> _STATED EXERCISE_:
Only the number is wanted: tally the lines below that contain the word "caption".

> _DATASET EXTRACT_:
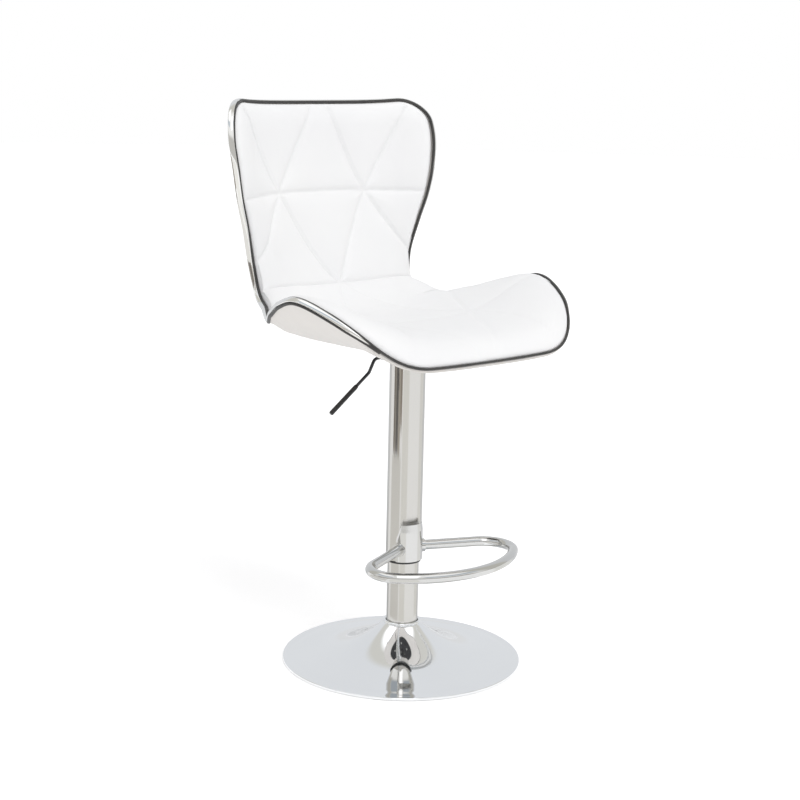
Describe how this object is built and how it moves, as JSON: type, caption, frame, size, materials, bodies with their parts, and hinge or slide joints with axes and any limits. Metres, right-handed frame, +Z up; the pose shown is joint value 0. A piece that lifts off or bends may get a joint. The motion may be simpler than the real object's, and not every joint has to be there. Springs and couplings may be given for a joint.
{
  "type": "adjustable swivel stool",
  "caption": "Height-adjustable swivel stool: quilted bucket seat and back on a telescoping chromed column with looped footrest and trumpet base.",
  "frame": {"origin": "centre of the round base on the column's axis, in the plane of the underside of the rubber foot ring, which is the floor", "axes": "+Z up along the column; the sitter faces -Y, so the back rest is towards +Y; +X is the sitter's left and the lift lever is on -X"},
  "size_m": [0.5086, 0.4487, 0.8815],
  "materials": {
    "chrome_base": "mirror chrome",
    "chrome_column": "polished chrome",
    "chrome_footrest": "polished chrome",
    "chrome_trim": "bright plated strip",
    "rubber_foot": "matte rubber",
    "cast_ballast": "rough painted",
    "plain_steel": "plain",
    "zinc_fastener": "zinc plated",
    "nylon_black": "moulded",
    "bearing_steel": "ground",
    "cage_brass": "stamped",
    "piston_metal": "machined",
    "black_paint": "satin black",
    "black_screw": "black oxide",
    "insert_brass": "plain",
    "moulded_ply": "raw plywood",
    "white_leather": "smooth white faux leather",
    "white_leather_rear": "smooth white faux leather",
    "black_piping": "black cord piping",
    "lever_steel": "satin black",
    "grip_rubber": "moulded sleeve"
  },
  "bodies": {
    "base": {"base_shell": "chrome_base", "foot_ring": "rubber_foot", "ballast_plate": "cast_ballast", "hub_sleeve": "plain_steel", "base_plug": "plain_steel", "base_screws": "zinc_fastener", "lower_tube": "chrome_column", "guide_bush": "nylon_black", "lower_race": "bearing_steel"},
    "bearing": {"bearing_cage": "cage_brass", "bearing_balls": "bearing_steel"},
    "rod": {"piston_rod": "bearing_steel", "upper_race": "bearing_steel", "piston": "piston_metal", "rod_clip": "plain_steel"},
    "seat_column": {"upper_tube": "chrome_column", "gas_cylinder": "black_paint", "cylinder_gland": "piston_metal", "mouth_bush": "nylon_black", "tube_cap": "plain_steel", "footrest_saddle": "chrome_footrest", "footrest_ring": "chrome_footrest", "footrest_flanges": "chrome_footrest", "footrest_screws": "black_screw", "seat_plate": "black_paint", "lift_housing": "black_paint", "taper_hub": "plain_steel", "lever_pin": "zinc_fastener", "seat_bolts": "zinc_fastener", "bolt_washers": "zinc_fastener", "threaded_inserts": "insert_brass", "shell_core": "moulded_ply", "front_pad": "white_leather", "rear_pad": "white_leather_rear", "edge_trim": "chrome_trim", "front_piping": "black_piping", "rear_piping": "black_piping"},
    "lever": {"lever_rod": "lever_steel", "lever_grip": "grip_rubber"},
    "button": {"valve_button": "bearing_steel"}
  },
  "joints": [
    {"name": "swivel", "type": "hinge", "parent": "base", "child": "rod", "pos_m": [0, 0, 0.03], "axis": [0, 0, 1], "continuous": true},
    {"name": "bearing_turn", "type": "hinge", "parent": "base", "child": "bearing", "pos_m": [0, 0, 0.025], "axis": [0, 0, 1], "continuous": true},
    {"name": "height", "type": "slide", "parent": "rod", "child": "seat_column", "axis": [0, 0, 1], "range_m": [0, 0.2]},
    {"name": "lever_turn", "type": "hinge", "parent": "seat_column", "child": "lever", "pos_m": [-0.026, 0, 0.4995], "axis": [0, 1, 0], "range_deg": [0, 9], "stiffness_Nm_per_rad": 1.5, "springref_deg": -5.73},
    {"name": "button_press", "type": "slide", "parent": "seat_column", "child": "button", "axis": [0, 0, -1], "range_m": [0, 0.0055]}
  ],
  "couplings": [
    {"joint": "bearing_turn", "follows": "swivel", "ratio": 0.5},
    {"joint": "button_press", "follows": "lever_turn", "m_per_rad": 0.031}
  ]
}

> _PROBLEM SOLUTION_:
2